Ao longo do período da pandemia, o presidente brasileiro Jair Bolsonaro, a exemplo de Trump, tem defendido o uso da hidroxicloroquina no combate à COVID-19. Na segunda-feira (15), a Administração de Drogas e Alimentos (FDA, na sigla em Inglês), agência sanitária dos EUA, emitiu um relatório desaconselhando o uso do medicamento. Mesmo assim, Trump afirmou que continuará enviando o fármaco ao Brasil.
A medida de envio do medicamento chamou atenção para o relacionamento entre Brasil e EUA que, desde a eleição de Bolsonaro, está em evidência devido ao alinhamento político e ao esforço de aproximação por parte do presidente brasileiro em relação a Trump.
Para José Niemeyer, coordenador-geral do Programa de Relações Internacionais da Graduação e Pós-Graduação do Ibmec, o relacionamento entre os dois países na conjuntura atual é "muito baseado em informalidade". Segundo o pesquisador, essa condição se sobressai mesmo diante do relacionamento formal entre os países através das chancelarias de ambos.
"O governo norte-americano trata o Brasil muito mais em uma perspectiva informal. Principalmente a partir da figura do presidente Trump. O presidente Trump preferiu criar um novo tipo de diplomacia, que seria uma diplomacia presidencial da amizade para conseguir junto ao Brasil apoios específicos principalmente na América do Sul", afirma Niemeyer em entrevista à Sputnik Brasil.
O especialista ressalta que o relacionamento entre Brasil e EUA tem foco na relação pessoal entre Trump e Bolsonaro. Diante disso, o presidente brasileiro estaria tentando aproveitar a situação, mas há quem enxergue uma certa dependência.
"Existem teóricos, cientistas políticos, que acreditam por exemplo que a não reeleição de Trump, em novembro, vai prejudicar muito a reeleição de Bolsonaro no Brasil", aponta.
Niemeyer acredita que o relacionamento histórico entre Brasil e EUA, que sempre teve padrão formal e interestatal foi transformado em uma relação de compadrio pelos atuais presidentes das duas nações, uma relação que o pesquisador condena.
"É muito grave porque você não pode tratar a agenda da política externa de um país a partir de compadrio, de relações muito baseadas em disse me disse, relações muito baseadas em pretenso relacionamento entre as duas famílias, a família Bolsonaro e a família Trump", afirma, ressaltando que a política externa brasileira sempre teve um histórico de cooperação, multilateralismo e não intervenção.
O especialista ainda vai além, e aponta que a relação tem característica "servil" de Bolsonaro diante de Trump.
"Acho que os Estados Unidos ganham muito mais nesse relacionamento que o Brasil", diz.

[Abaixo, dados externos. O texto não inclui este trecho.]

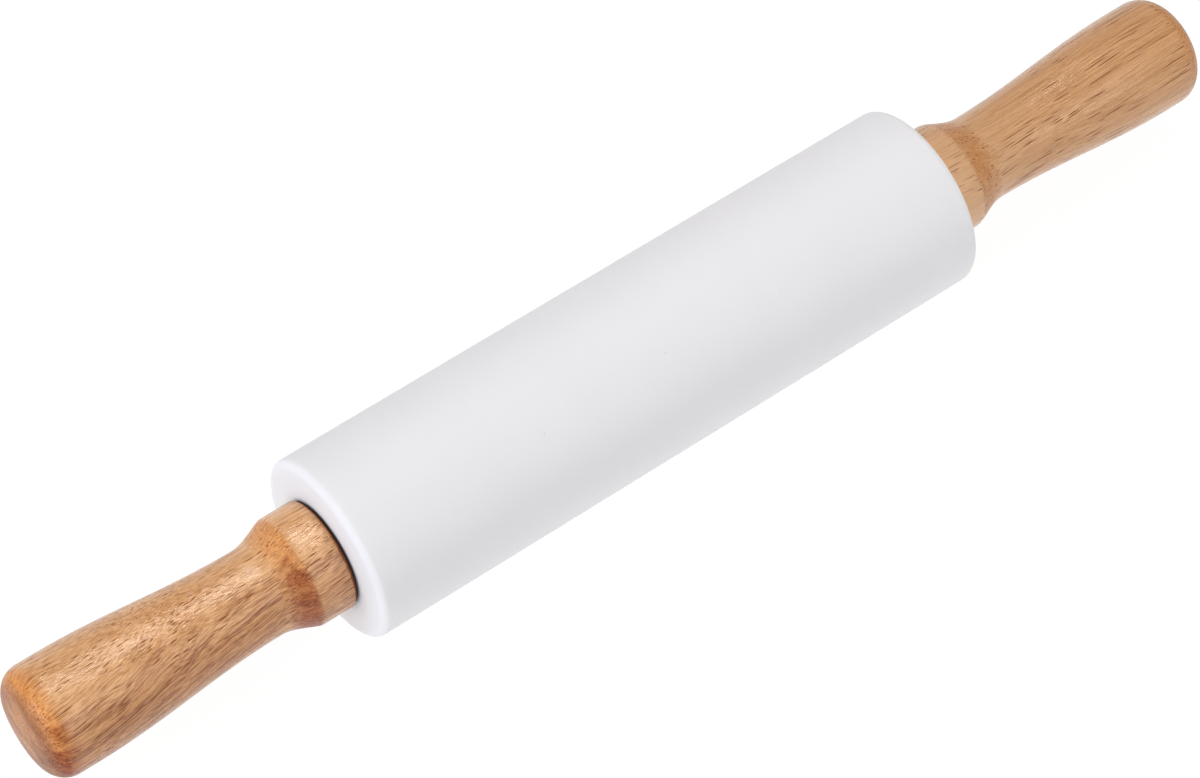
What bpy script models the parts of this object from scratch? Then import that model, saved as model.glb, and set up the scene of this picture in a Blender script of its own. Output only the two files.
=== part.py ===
# Rolling pin: a silicone skinned roller that turns on a steel shaft between two wooden handles.
#
# Metres, +Z up. The common axis of every piece lies along X. The roller rests on Z = 0 with its
# middle over the origin. Left pieces are on the -X side and right pieces on the +X side.
#
# Two groups turn against each other about the axis: the roller (silicone sleeve, core tube, end
# plugs, bushes) and the handle set (shaft, thrust washers, threaded inserts, handles).

import math

import bmesh
import bpy
from mathutils import Matrix, Vector

# Roller, outside
ROLLER_DIAMETER = 0.052
ROLLER_LENGTH = 0.195
ROLLER_RIM_RADIUS = 0.0022
REST_FLAT_DEPTH = 0.0002  # the flat along the underside, on which the roller comes to rest

# Silicone skin over the core
SKIN_THICKNESS = 0.003
END_SKIN_THICKNESS = 0.0025

# Core tube and the plugs in its ends
CORE_WALL = 0.004
PLUG_FLANGE_THICKNESS = 0.003
PLUG_SPIGOT_LENGTH = 0.014
PLUG_SPIGOT_WALL = 0.0025
PLUG_HUB_WALL = 0.003
PLUG_HUB_LENGTH = 0.020
PLUG_RIB_COUNT = 6
PLUG_RIB_THICKNESS = 0.002

# Flanged bushes that the shaft runs in
BUSH_WALL = 0.0025
BUSH_LENGTH = 0.018
BUSH_FLANGE_WIDTH = 0.0045
BUSH_PROUD = 0.0001  # the flange stands out of the skin, so that the washer rubs on it alone

# Shaft with a reduced, threaded stud at each end
SHAFT_DIAMETER = 0.008
SHOULDER_WIDTH = 0.001  # the step down from the shaft to its studs
STUD_LENGTH = 0.026
SHAFT_CHAMFER = 0.0005

# Thrust washers between the bushes and the handles
WASHER_THICKNESS = 0.0005
WASHER_INSET = 0.0001  # the washer's edge lies this far inside the collar's edge

# Threaded inserts pressed into the handles
INSERT_WALL = 0.002
INSERT_LENGTH = 0.020
INSERT_BARB_COUNT = 5
INSERT_BARB_HEIGHT = 0.0004

# Turned handle, measured from the collar's face outwards
HANDLE_LENGTH = 0.0905
COLLAR_DIAMETER = 0.0314
COLLAR_LENGTH = 0.0096
COLLAR_EDGE_RADIUS = 0.0006
SHOULDER_LENGTH = 0.0107
NECK_DIAMETER = 0.0248
BULB_DIAMETER = 0.0315
BULB_LENGTH = 0.0053  # the straight stretch between the swell and the butt's rounded corner
BUTT_CORNER_RADIUS = 0.0069
BUTT_DOME_HEIGHT = 0.0023
SHOULDER_START_ANGLE = math.radians(55.0)  # where on its cosine wave the shoulder leaves the ridge

# Clearances
SEAT_GAP = 0.0003  # between pieces that are seated in or on each other
RUNNING_GAP = 0.0002  # between pieces that turn or slide on each other
DRILL_END_GAP = 0.001  # empty hole past the end of the stud

# Slanted leading edges of the pieces that are pushed into others
PRESS_CHAMFER = 0.0008

# Fineness of the round shapes
ROLLER_SIDES = 72
CORE_SIDES = 48
SMALL_SIDES = 24
HANDLE_SIDES = 48
RIM_STEPS = 6
EDGE_STEPS = 2
SHOULDER_STEPS = 8
SWELL_STEPS = 10
CORNER_STEPS = 6
DOME_STEPS = 3
SHARP_ANGLE = math.radians(18.0)
MERGE_DISTANCE = 1e-6

# Places along the axis, all measured from the roller's middle
ROLLER_END = ROLLER_LENGTH / 2
PLUG_FACE = ROLLER_END - END_SKIN_THICKNESS - SEAT_GAP
CORE_END = PLUG_FACE - PLUG_FLANGE_THICKNESS - SEAT_GAP
BUSH_FACE = ROLLER_END + BUSH_PROUD
WASHER_FACE = BUSH_FACE + RUNNING_GAP
COLLAR_FACE = WASHER_FACE + WASHER_THICKNESS + RUNNING_GAP

# Radii that follow from the sizes above
ROLLER_RADIUS = ROLLER_DIAMETER / 2
AXIS_HEIGHT = ROLLER_RADIUS - REST_FLAT_DEPTH
SLEEVE_BORE_RADIUS = ROLLER_RADIUS - SKIN_THICKNESS
CORE_RADIUS = SLEEVE_BORE_RADIUS - SEAT_GAP
CORE_BORE_RADIUS = CORE_RADIUS - CORE_WALL
SPIGOT_RADIUS = CORE_BORE_RADIUS - SEAT_GAP
SPIGOT_BORE_RADIUS = SPIGOT_RADIUS - PLUG_SPIGOT_WALL
SHAFT_RADIUS = SHAFT_DIAMETER / 2
BUSH_BORE_RADIUS = SHAFT_RADIUS + RUNNING_GAP
BUSH_RADIUS = BUSH_BORE_RADIUS + BUSH_WALL
BUSH_FLANGE_RADIUS = BUSH_RADIUS + BUSH_FLANGE_WIDTH
END_OPENING_RADIUS = BUSH_FLANGE_RADIUS + SEAT_GAP
HUB_BORE_RADIUS = BUSH_RADIUS + SEAT_GAP
HUB_RADIUS = HUB_BORE_RADIUS + PLUG_HUB_WALL
STUD_RADIUS = SHAFT_RADIUS - SHOULDER_WIDTH
INSERT_BORE_RADIUS = STUD_RADIUS + SEAT_GAP
INSERT_RADIUS = INSERT_BORE_RADIUS + INSERT_WALL
INSERT_HOLE_RADIUS = INSERT_RADIUS + SEAT_GAP
COLLAR_RADIUS = COLLAR_DIAMETER / 2
NECK_RADIUS = NECK_DIAMETER / 2
BULB_RADIUS = BULB_DIAMETER / 2
WASHER_RADIUS = COLLAR_RADIUS - WASHER_INSET

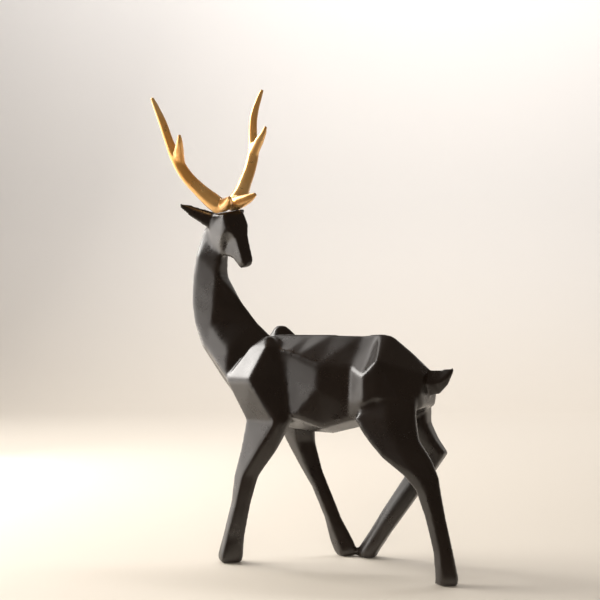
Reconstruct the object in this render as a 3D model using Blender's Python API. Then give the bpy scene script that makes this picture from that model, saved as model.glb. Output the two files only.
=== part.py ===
# Faceted standing deer figurine with two metallic antlers, turned to look back over its left shoulder.
# The deer faces -X, its left side faces -Y and its hooves stand on z = 0. Run it in Blender 4.5.
import bpy
import bmesh
from mathutils import Matrix, Vector
from math import cos, radians, sin

# Driving sizes, in metres
figureHeight = 0.392        # hooves to the higher antler tip
seatGap = 0.0003            # between an antler and the crown, and between the two antlers
antlerSides = 12

# The figure's proportions are kept on a canon of 490 units from the hooves to the antler tips.
unit = figureHeight / 490

# Head: place of the middle of the crown, and the direction in which it looks, seen from above
crownX = -125
crownY = -12
crownHeight = 357
headTurn = radians(150)     # turned from the body's forward direction over the left shoulder
headTilt = radians(11)      # leant over towards the right ear
headForward = Vector((-cos(headTurn), -sin(headTurn), 0))
headLevel = Vector((headForward.y, -headForward.x, 0))
headRight = headLevel * cos(headTilt) - Vector((0, 0, sin(headTilt)))
headUp = headLevel * sin(headTilt) + Vector((0, 0, cos(headTilt)))

# Trunk sections from chest to rump: place along the body, top of the back, then how far out and how high
# the upper, middle and lower corners stand, and the height of the belly line
trunkSections = [
    (-98, 222, (16, 212), (24, 184), (17, 154), 144),
    (-72, 231, (25, 216), (30, 184), (27, 148), 136),
    (-48, 230, (29, 213), (31.4, 184), (34, 151), 132),
    (-36, 230, (32, 209), (34.4, 178), (36.5, 148), 131),
    (-10, 230, (38, 200), (40, 176), (30, 138), 130),
    (21, 229, (33, 199), (36, 165), (33, 147), 138),
    (39, 231, (46, 190), (46, 165), (28, 148), 142),
    (52, 229, (45, 204), (46, 172), (26, 149), 144),
    (72, 213, (34, 198), (42, 168), (30, 150), 153),
    (90, 196, (15, 191), (26, 174), (20, 160), 161),
]

# Neck sections from the chest up to the skull: height, middle across the body, then how far along the body
# and how far out the front face, the bevel beside it and the crease of the side stand, and the back edge
neckSections = [
    (142, 0, (-101, 6), (-96, 12), (-88, 18), -45),
    (162, 0, (-116, 6), (-110, 13), (-104, 23), -45),
    (184, 0, (-135, 6), (-125, 14), (-119, 26), -50),
    (217, 0, (-160, 5), (-152, 12), (-118, 22), -69.5),
    (242, 0, (-168.5, 6.5), (-165, 9), (-144, 13.5), -97),
    (264, 0, (-172, 6), (-168.5, 8.5), (-140, 14.2), -115.5),
    (291, -2, (-170, 5), (-166, 7.8), (-135.5, 13), -135.5),
    (314, -4, (-166, 3.5), (-161, 6.5), (-132, 8.5), -132),
    (328, -1, (-163, 3), (-154.5, 5), (-134, 7), -130),
    (340, 0, (-160, 3), (-151, 5), (-134, 7), -130),
    (348, 0, (-152, 3), (-147, 4), (-138, 6), -131),
]

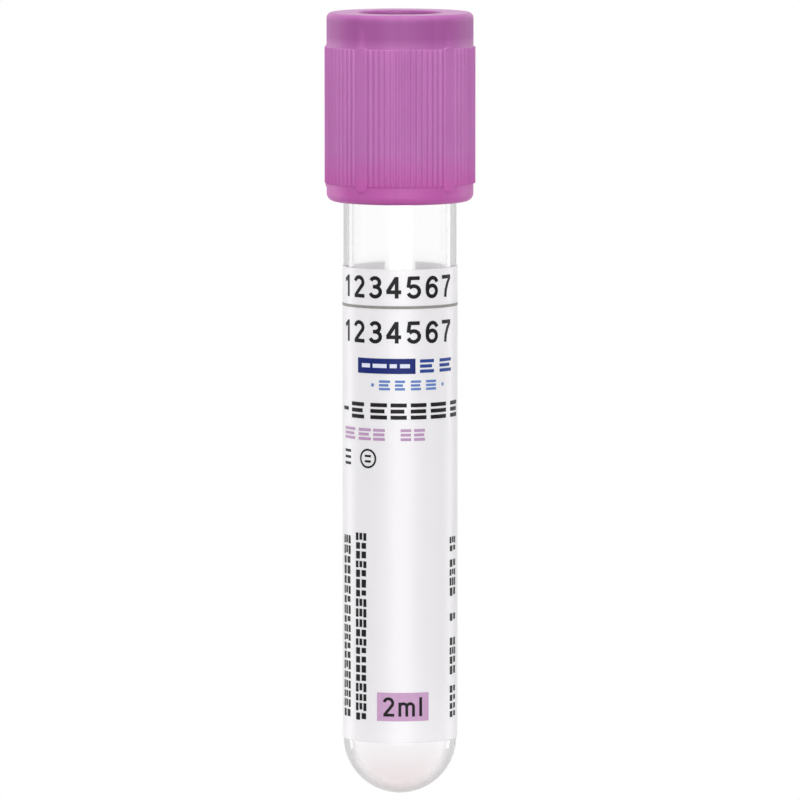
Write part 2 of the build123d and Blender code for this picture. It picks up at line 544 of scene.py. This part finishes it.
film, tree, place = new_finish("white satin film")
fibre = grain(tree, place, (1.0, 1.0, 1.0), 3500.0, 4.0)
mottle = grain(tree, place, (1.0, 1.0, 0.5), 240.0, 3.0)
tone = (mottle * 0.9 + fibre * 0.2 - 0.05).clipped()
satin = plastic(
    tree,
    {
        "Base Color": mixed(tree, tone, rgb(246, 244, 246), rgb(251, 250, 252)),
        "Roughness": 0.3 + mottle * 0.1,
        "IOR": 1.62,
        "Normal": relief(tree, 0.15, 0.00002, fibre),
    },
)
lit_through = add_node(tree, "ShaderNodeBsdfTranslucent", {}, {"Color": rgb(249, 247, 249)})
show(tree, add_node(tree, "ShaderNodeMixShader", {}, (0.25, satin, lit_through)))
label.data.materials.append(film)
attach(label, "tube_body")
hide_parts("label")

# ----------------------------------------------------------------------- print
# The print is screen ink on the film: two rows of plain digits, a grey rule, flat
# blocks and dashes where words would go, and the volume on a mauve field.
ink_foot, ink_face = label_outer - 0.004, label_outer + 0.012
ink_step = 0.3
layer_lift = 0.001


def divided(points):
    """The same line with no piece longer than the ink's step."""
    line = [points[0]]
    for start, end in zip(points, points[1:]):
        pieces = max(1, math.ceil(math.dist(start, end) / ink_step))
        line += [
            (
                start[0] + (end[0] - start[0]) * i / pieces,
                start[1] + (end[1] - start[1]) * i / pieces,
            )
            for i in range(1, pieces + 1)
        ]
    return line


def ribbon(shape, left, right, lift=0.0, loop=False):
    """Thin closed strip of ink between two lines on the flat label."""
    rows = []
    for a, b in zip(left, right):
        row = []
        for u, v in (a, b):
            turn = math.degrees(u / label_outer)
            row.append(shape.verts.new(at(turn, ink_foot, v)))
            row.append(shape.verts.new(at(turn, ink_face + lift, v)))
        rows.append(row)
    pairs = list(zip(rows, rows[1:]))
    if loop:
        pairs.append((rows[-1], rows[0]))
    for (a0, a1, b0, b1), (c0, c1, d0, d1) in pairs:
        shape.faces.new((a1, b1, d1, c1))
        shape.faces.new((a0, c0, d0, b0))
        shape.faces.new((a0, a1, c1, c0))
        shape.faces.new((b0, d0, d1, b1))
    if not loop:
        for a0, a1, b0, b1 in (rows[0], rows[-1]):
            shape.faces.new((a0, b0, b1, a1))


def stroke(shape, points, width, lift=0.0, loop=False):
    """Line of ink of one width along points on the flat label."""
    line = [Vector(p) for p in divided(points)]
    if loop:
        line.pop()
    left, right = [], []
    for i, point in enumerate(line):
        ways = []
        if i or loop:
            ways.append((point - line[i - 1]).normalized())
        if i < len(line) - 1 or loop:
            ways.append((line[(i + 1) % len(line)] - point).normalized())
        normals = [Vector((-way.y, way.x)) for way in ways]
        normal = sum(normals, Vector((0, 0))).normalized()
        reach = width / 2 / max(normal.dot(normals[0]), 0.5)
        left.append(tuple(point + normal * reach))
        right.append(tuple(point - normal * reach))
    ribbon(shape, left, right, lift, loop)


def block(shape, u0, u1, v0, v1, lift=0.0):
    """Plain rectangle of ink on the flat label."""
    bottom = divided([(u0, v0), (u1, v0)])
    ribbon(shape, bottom, [(u, v1) for u, _ in bottom], lift)


def bow(cx, cy, rx, ry, start, end, steps=12):
    """Part of an oval, by its middle, half sizes and angles."""
    angles = [math.radians(start + (end - start) * i / steps) for i in range(steps + 1)]
    return [(cx + rx * math.cos(a), cy + ry * math.sin(a)) for a in angles]


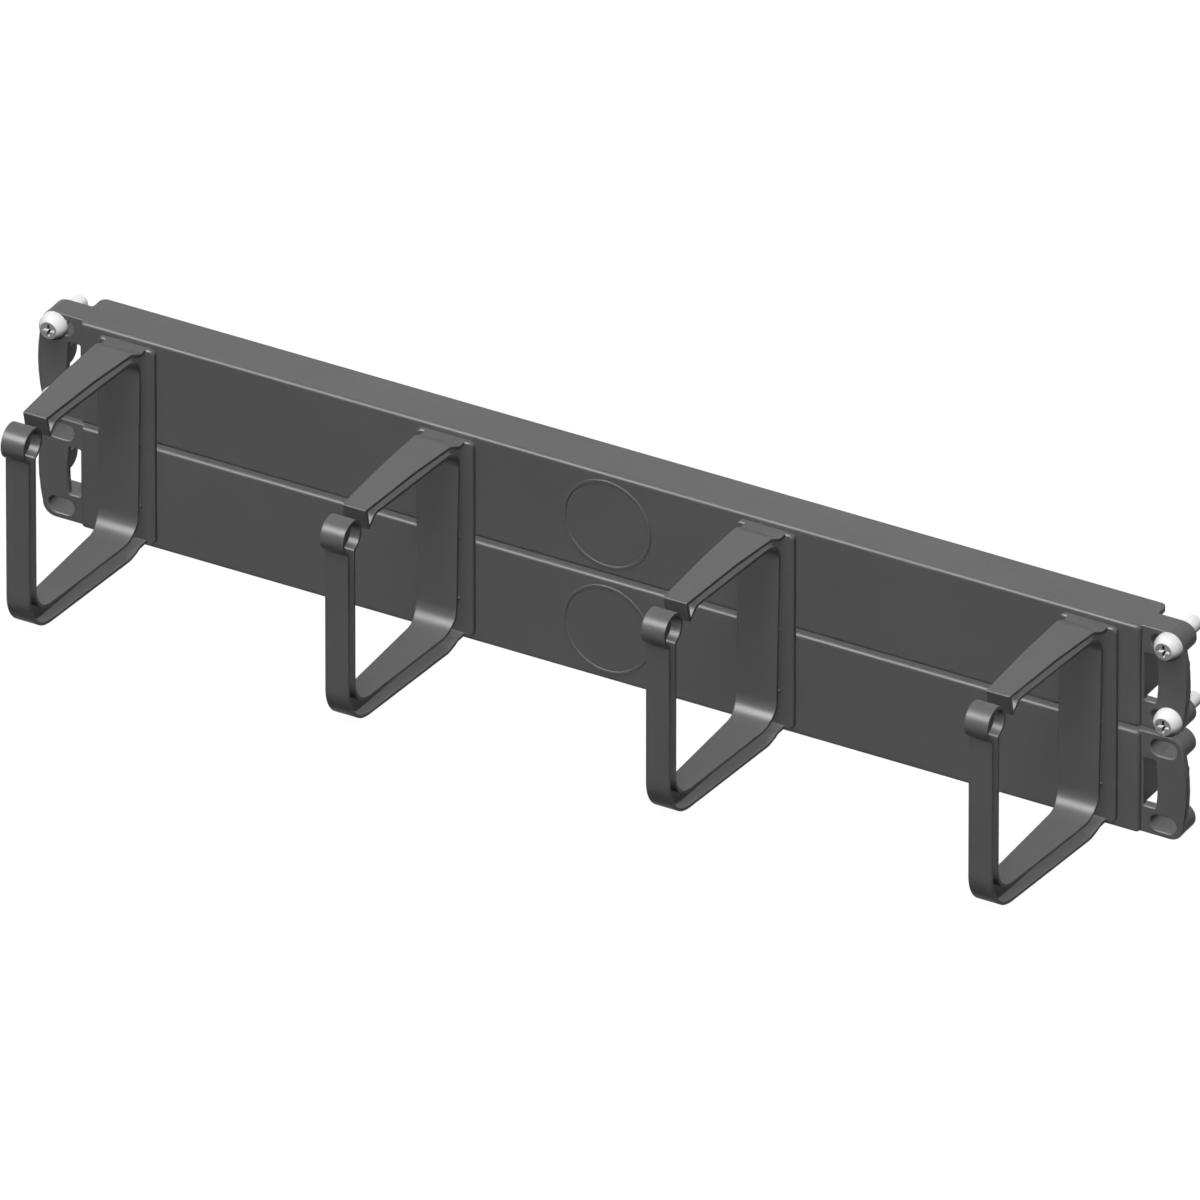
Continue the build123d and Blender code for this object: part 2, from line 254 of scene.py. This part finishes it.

EUA tentam atrair Brasil para atender a interesses particulares
Niemeyer avalia que talvez este seja o pior momento para o Brasil manter essa relação com os EUA, que se baseia, segundo ele, "entre duas figuras e não entre as estruturas das chancelarias dos Estados". Os EUA, lembra o pesquisador, têm procurado atrair o Brasil com convites relacionados à OTAN e ao G7. Porém, tais convites atendem aos interesses norte-americanos que envolveriam diversos fatores.
"Por exemplo, para garantir um possível aumento no fornecimento do petróleo, sendo que os EUA tem problemas graves com a Venezuela. Segundo, também para tentar segurar um pouco a força do agronegócio brasileiro, que incomoda alguns setores do agronegócio dos EUA. Então é importante para Trump ter um aliado como Jair Bolsonaro", afirma.
Niemeyer inclui a questão da hidroxicloroquina dentro desse relacionamento e afirma que as declarações de Trump a respeito mostram o nível interpessoal da relação estabelecida. O pesquisador reitera que considera essa uma política "irresponsável" por parte do Brasil, além de "perigosa" para os interesses brasileiros de longo prazo.
"Você pode até ter um relacionamento com uma personalidade específica, mas não pode jogar anos, décadas de relacionamento multilateral do Brasil no lixo em função de uma pretensa parceria quase de compadrio com o presidente dos Estados Unidos da América", conclui.